You must be quite young.
 
I find it disturbing that the United States continues to get caught red-handed in their efforts to gather intelligence. Have we become so careless and complacent about these things to the point that they happen on a regular basis. And now we just consider them to be normal news. I think this is a definite sign of the dwindling capabilities of our nation in the downward spiral the lies ahead.
 
No idea how more secure this will make them, but is a big political gesture to extend to the USA the 'rigid digit' to express their displeasure with the spying, and by using non-American companies to build it.
 
No idea how more secure this will make them, but is a big political gesture to extend to the USA the 'rigid digit' to express their displeasure with the spying, and by using non-American companies to build it.
Oh rats, now it will take us a few milliseconds longer to find out how much of the Amazon Rain Forest they've destroyed today.
 
How naive to think that the US is the only country spying on internet traffic.

They're the only ones that got caught, so in fact the others are doing it better.
 
How naive to think that the US is the only country spying on internet traffic.

They're the only ones that got caught, so in fact the others are doing it better.
In the same context as, "the dumbest sociopaths are the ones in jail", the "smartest, most dangerous sociopaths, are still on the street".
 
In other words; a sociopath only has two option, jail or politics. I'm fairly certain there is a grey area in there somewhere. Perhaps is right outside @captaincranky's window.
I think you, and the guest above, missed two salient employment opportunities where the ultra self involved needs of the true sociopath can be put to maximum effect, the law and banking.

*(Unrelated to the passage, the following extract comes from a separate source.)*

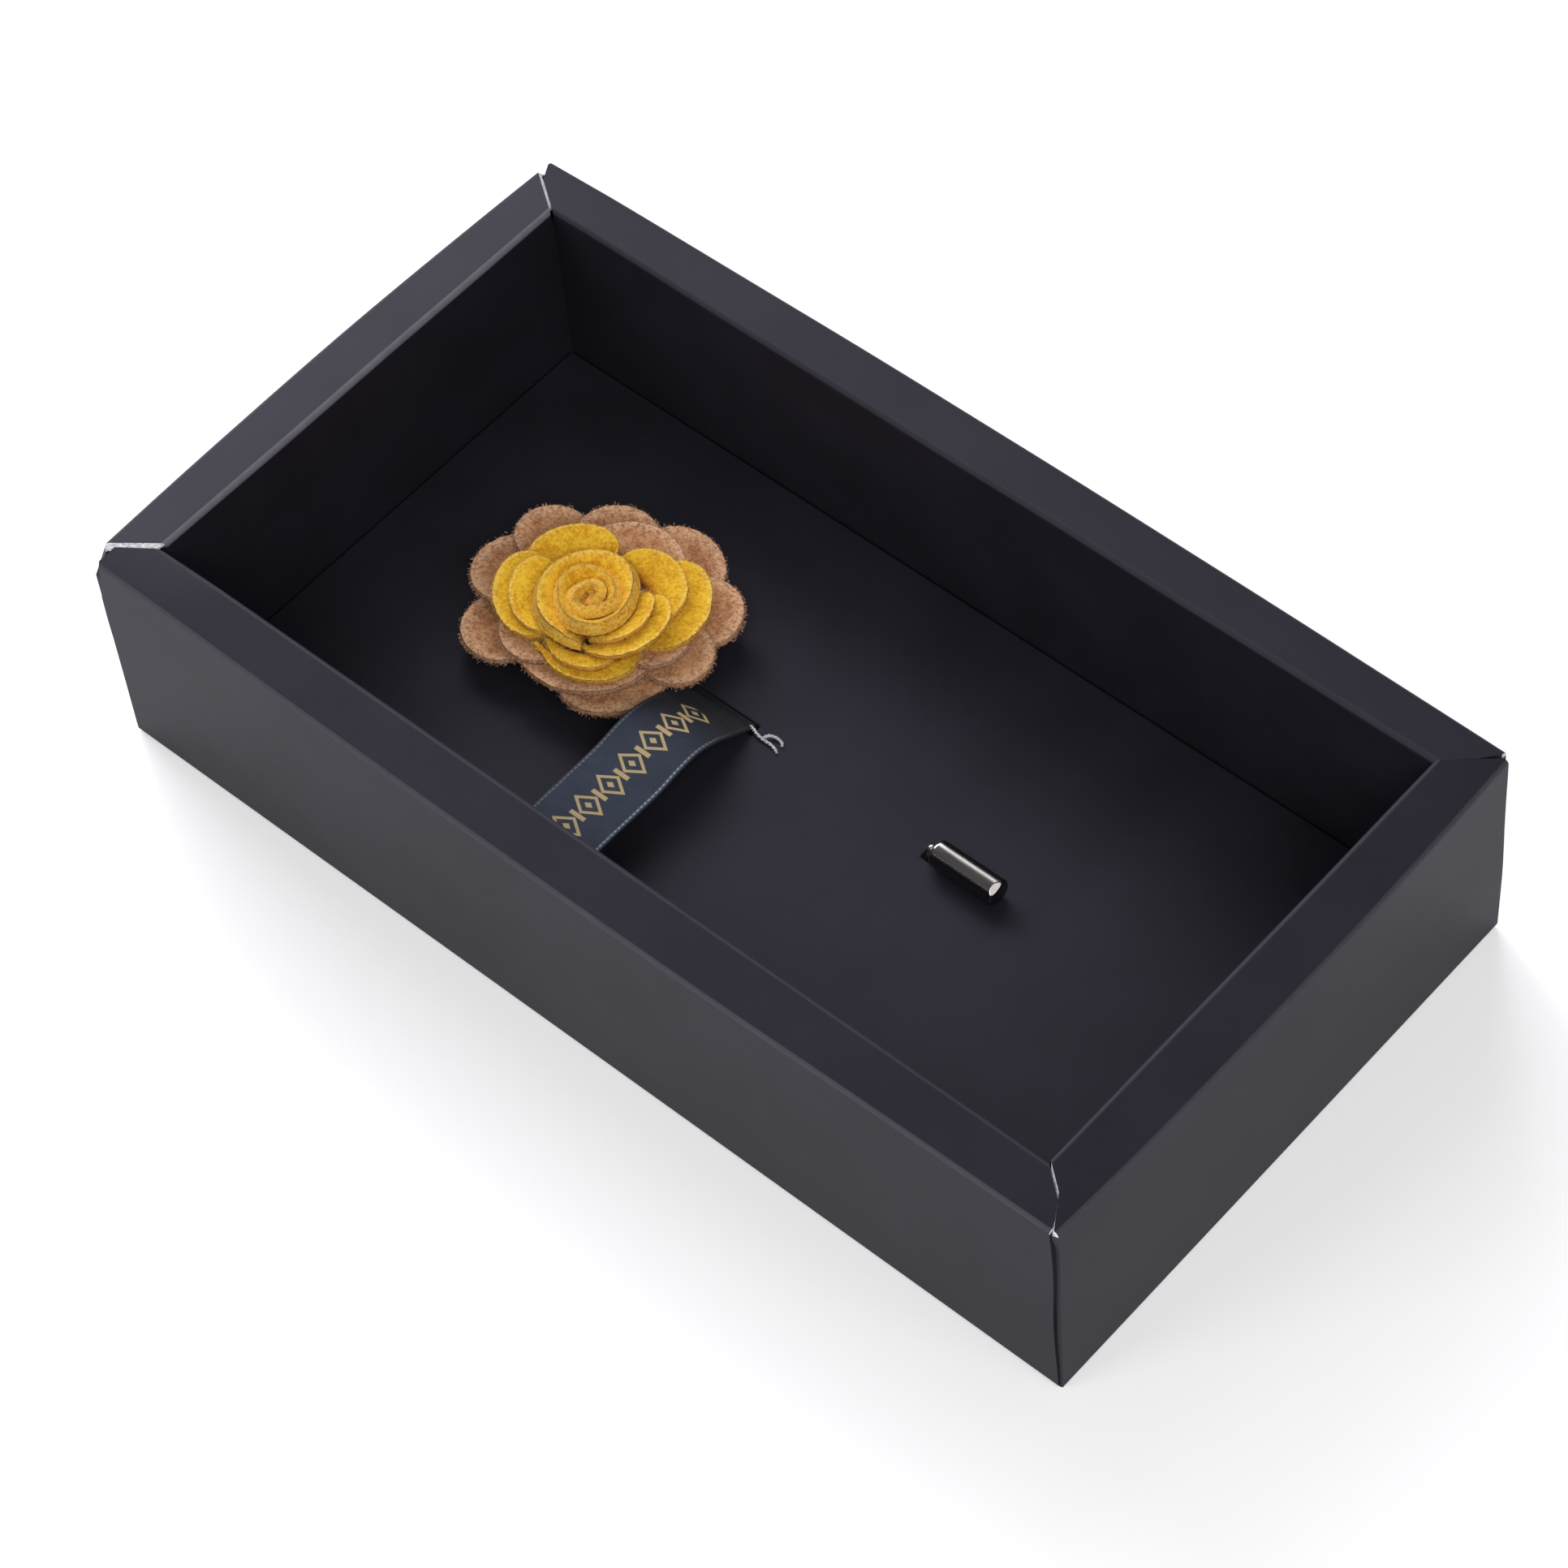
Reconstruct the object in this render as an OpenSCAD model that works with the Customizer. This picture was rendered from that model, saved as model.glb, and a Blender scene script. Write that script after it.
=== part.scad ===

Not to mention the "gray area", would be the gray suits they wear to try and blend in.
 
And yet Google and Algar are going together to build a connection between Florida and various points in Brazil.
 
Lazy question, just read the article again


Temporarily, probably. However most people are willing to pay the price not to be spied on
Read my comment as a whole and why would you answer a rhetorical question? There's no reason the NSA won't be able to spy on them, it's just going to go through different pipes.